Knowledge acquisition

This article is about the definition of computer interpretable knowledge for knowledge-based systems. For knowledge acquisition philosophical issues, see Knowledge acquisition (philosophy).

Knowledge acquisition is the process used to define the rules and ontologies required for a knowledge-based system. The phrase was first used in conjunction with expert systems to describe the initial tasks associated with developing an expert system, namely finding and interviewing domain experts and capturing their knowledge via rules, objects, and frame-based ontologies.

Expert systems were one of the first successful applications of artificial intelligence technology to real world business problems.[1] Researchers at Stanford and other AI laboratories worked with doctors and other highly skilled experts to develop systems that could automate complex tasks such as medical diagnosis. Until this point computers had mostly been used to automate highly data intensive tasks but not for complex reasoning. Technologies such as inference engines allowed developers for the first time to tackle more complex problems.[2][3]
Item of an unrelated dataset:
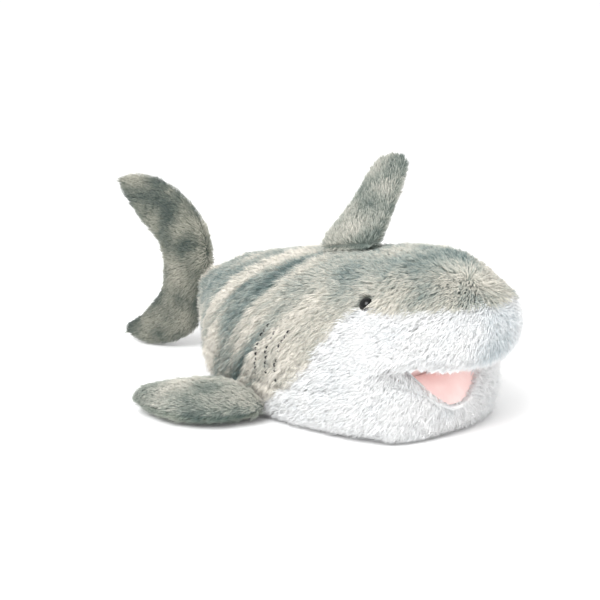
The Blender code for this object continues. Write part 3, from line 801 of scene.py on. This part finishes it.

As expert systems scaled up from demonstration prototypes to industrial strength applications it was soon realized that the acquisition of domain expert knowledge was one of if not the most critical task in the knowledge engineering process. This knowledge acquisition process became an intense area of research on its own.

One approach to knowledge acquisition investigated was to use natural language parsing and generation to facilitate knowledge acquisition. Natural language parsing could be performed on manuals and other expert documents and an initial first pass at the rules and objects could be developed automatically. Text generation was also extremely useful in generating explanations for system behavior. This greatly facilitated the development and maintenance of expert systems.[4]

References

  1. Russell, Stuart; Norvig, Peter (1995). Artificial Intelligence: A Modern Approach (PDF). Simon & Schuster. pp. 22–23. ISBN 0-13-103805-2. Retrieved 14 June 2014.
  2. Kendal, S.L.; Creen, M. (2007), An introduction to knowledge engineering, London: Springer, ISBN 978-1-84628-475-5, OCLC 70987401
  3. Feigenbaum, Edward A.; McCorduck, Pamela (1983), The fifth generation (1st ed.), Reading, MA: Addison-Wesley, ISBN 978-0-201-11519-2, OCLC 9324691
  4. Potter, Steven. "A Survey of Knowledge Acquisition from Natural Language" (PDF). Technology Maturity Assessment (TMA). Retrieved 9 July 2014.